Over the week, Occupy Sandy’s relief effort has doubled and tripled in size on a daily basis. On Saturday, I followed volunteer Greg Horwitch as he crisscrossed the Rockaways, ferrying goods, scouting, and trading information with residents and other relief efforts. In the afternoon, he spoke with Jerry, the overwhelmed custodian of St. Gertrude’s Church on 38th Street, where a small improvised operation was offering food and clothing to the church’s neighbors. Jerry showed Greg the facilities, including a disused kitchen and a massive gymnasium coated in a thick grimy layer of grime left by the flood.

When I returned the next morning, St. Gertrude’s was buzzing with hundreds of volunteers. The kitchen was overflowing with food, and the gym was gleaming and arrayed with orderly racks of clothing and tables of supplies.

“The idea at this point is to have stations every 10 or 20 blocks,” Horwitch says.

As in Red Hook last week, almost all of the volunteers I encountered throughout the Rockaways this weekend had been directed there by Occupy Sandy.
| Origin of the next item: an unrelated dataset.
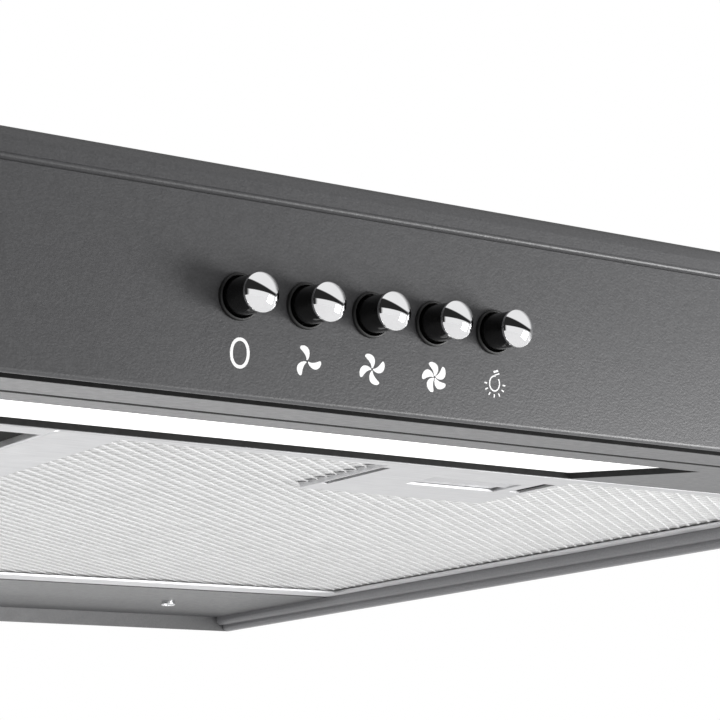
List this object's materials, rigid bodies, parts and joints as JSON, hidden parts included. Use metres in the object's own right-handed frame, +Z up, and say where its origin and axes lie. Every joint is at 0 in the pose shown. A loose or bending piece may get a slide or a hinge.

For many, it was their first interaction of any sort with anything related to Occupy Wall Street.

The relief effort has won Occupy a raft of good press in recent days from the New Yorker, Salon, Slate, and elsewhere, and longtime occupiers are justifiably proud of their work.

In some cases, the political underpinning of Occupy Sandy’s relief efforts is transparent. Last Wednesday volunteers urged residents of the Red Hook Houses to join them the next day at the projects’ central flagpole for a meeting on building a standing assembly that could address not only relief needs but build the community’s capacity for mutual aid and political power going forward.

The residents were clearly skeptical. They were grateful for the batteries, blankets and food from the volunteer-staffed operation at the Red Hook Initiative, but were less interested in the occupier’s vision of disaster community organizing. The next day at the flagpole, almost no one showed up.

In Rockaway, perhaps because the scope of the immediate need is even more overwhelming, Occupy Sandy’s organizing agenda has been set aside in favor of an all-out relief effort. That effort has been impressive, and is a testament to two of the best aspects of Occupy’s organizational culture: a preference for solidarity over charity, working closely with residents and local organizations; and an operational environment in which individuals feel empowered to improvise, undertaking new projects, confident of collective support.

But impressive as it is, the high profile of Occupy’s hurricane response is as much an indictment of the governmental and non-profit organizations that are supposed to experts in professional disaster relief.

I saw Red Cross workers and members of the National Guard in the Rockaways, but the showing was anemic at best, and made the organized chaos of the Occupy Sandy operation look expert by comparison. Every resident I spoke with said the only relief workers to ask what they actually needed were from Occupy Sandy.

“They’ve been coming to us asking what people’s needs are,” Horwitch told me. “They’ve been bringing us supplies because they don’t know where to distribute them.”

In the Bay Towers yesterday, residents’ only contact with the Red Cross came as the sun was setting, when relief workers brought two boxes of egg-salad and other perishable sandwiches — perhaps enough for every resident to have one bite — to a building without power.

Occupy Sandy is mobilizing an army of sincere and hardworking volunteers, and is working to assess the needs of residents. But they don’t have the earthmovers necessary to clear the streets of sand and rubble. They don’t have the ability to restore power to residents. The crisis in the Rockaways remains severe, and it’s looking less and less like a natural disaster and more and more like a failure of the state.